In 2004, after a short stint at an avionics company, evaluating and certifying airborne software, Pavlin came to the Netherlands. “By chance, I stumbled upon a posting for a job at the University of Amsterdam. It was a position in a project with TNO and Thales, focused on the fusion of data from different sources for crisis management purposes. I was a bit hesitant to move, but my wife pushed me to just try it for one or two years. So I did. A year or two later, I switched to Thales and I’ve never left since.”

When Pavlin joined TRT as a researcher, artificial intelligence was still an exotic technology for industrial applications. “It was long before it became the hype that it is now. In those early days, putting your money on AI was still somewhat of a gamble,” he recalls. “But because of the deep dive we had taken into the technology, it had become clear to us that this was the way forward for important applications. It’s very satisfying to see that this educated guess from so many years ago has started to pay off.”

Having this deep understanding is a crucial success factor in creating AI-based solutions, Pavlin stresses. “We thoroughly evaluate promising research avenues. We don’t invent algorithms ourselves, but we take what’s new out there, from world-class researchers, study the working principles and see how and when the methods are suitable for us – sometimes we make a derivative to fit our purposes. Next to this research, we work together with the engineers in the business lines of Thales but also with external partners, to directly apply the knowledge we’re building up.”

True AI

On top of the current AI hype, Pavlin points at a couple of trends relevant to Thales. “Especially when you have these complex problems, you very rarely find one type of algorithm that does the trick. The key is to adopt hybrid AI approaches, combining different tools like deep neural networks, probabilistic graphical models, and so on. Our focus is on understanding their properties and mixing and matching them into robust solutions. And with hybrid AI, we can build systems that require less data for training, so we’re also addressing the trend of frugal AI – training data has to be categorized by hand and by reducing the need for that data, we can cut down on the manual labeling efforts, thereby lowering the development costs.”

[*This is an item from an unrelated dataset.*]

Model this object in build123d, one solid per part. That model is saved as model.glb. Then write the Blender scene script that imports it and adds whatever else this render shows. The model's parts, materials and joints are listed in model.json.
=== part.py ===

Another big trend is distributed AI. “Modern IoT systems combine a myriad of sensors, collecting large amounts of data. Traditionally, all the data is transferred to a central computer or cloud for processing and the results are sent back to the application in the field. Not only is central data collection often very energy consuming, but it also requires communication bandwidths that can’t always be guaranteed, and moving highly sensitive data off-premise is a security and privacy risk. To mitigate these problems, we’re seeing a shift from the cloud to the edge, crunching the bulk of the data close to the application, keeping it behind the firewall, and only transferring processing results – the information distilled from simpler data. Distributing AI in this way again requires a thorough understanding of the algorithms as some can be split more easily than others. We’ve gained a lot of experience in this area and developed a platform that allows for a fast and easy integration of distributed algorithms in the field.”

Pavlin and his colleagues are also putting a lot of energy into engineering with artificial intelligence. “Development with AI is very often mistaken for software development, but it’s a completely different, complementary discipline. It’s all about having the correct model and choosing the right reasoning and learning methods. We’re enhancing the engineering process to take this into account from inception to implementation to maintenance.”

All efforts come together in “True AI,” as Thales has coined its approach to artificial intelligence. It stands for “transparent, understandable, ethical,” meaning that users can see the data on which the conclusion is based, the results can be explained and justified, and objective standards, protocols, laws and human rights are followed in the process. Pavlin: “Our goal is to create systems that can be implemented cost-efficiently and that we can all trust. We do that by building an understanding of what AI does and translating that understanding into good engineering practices.”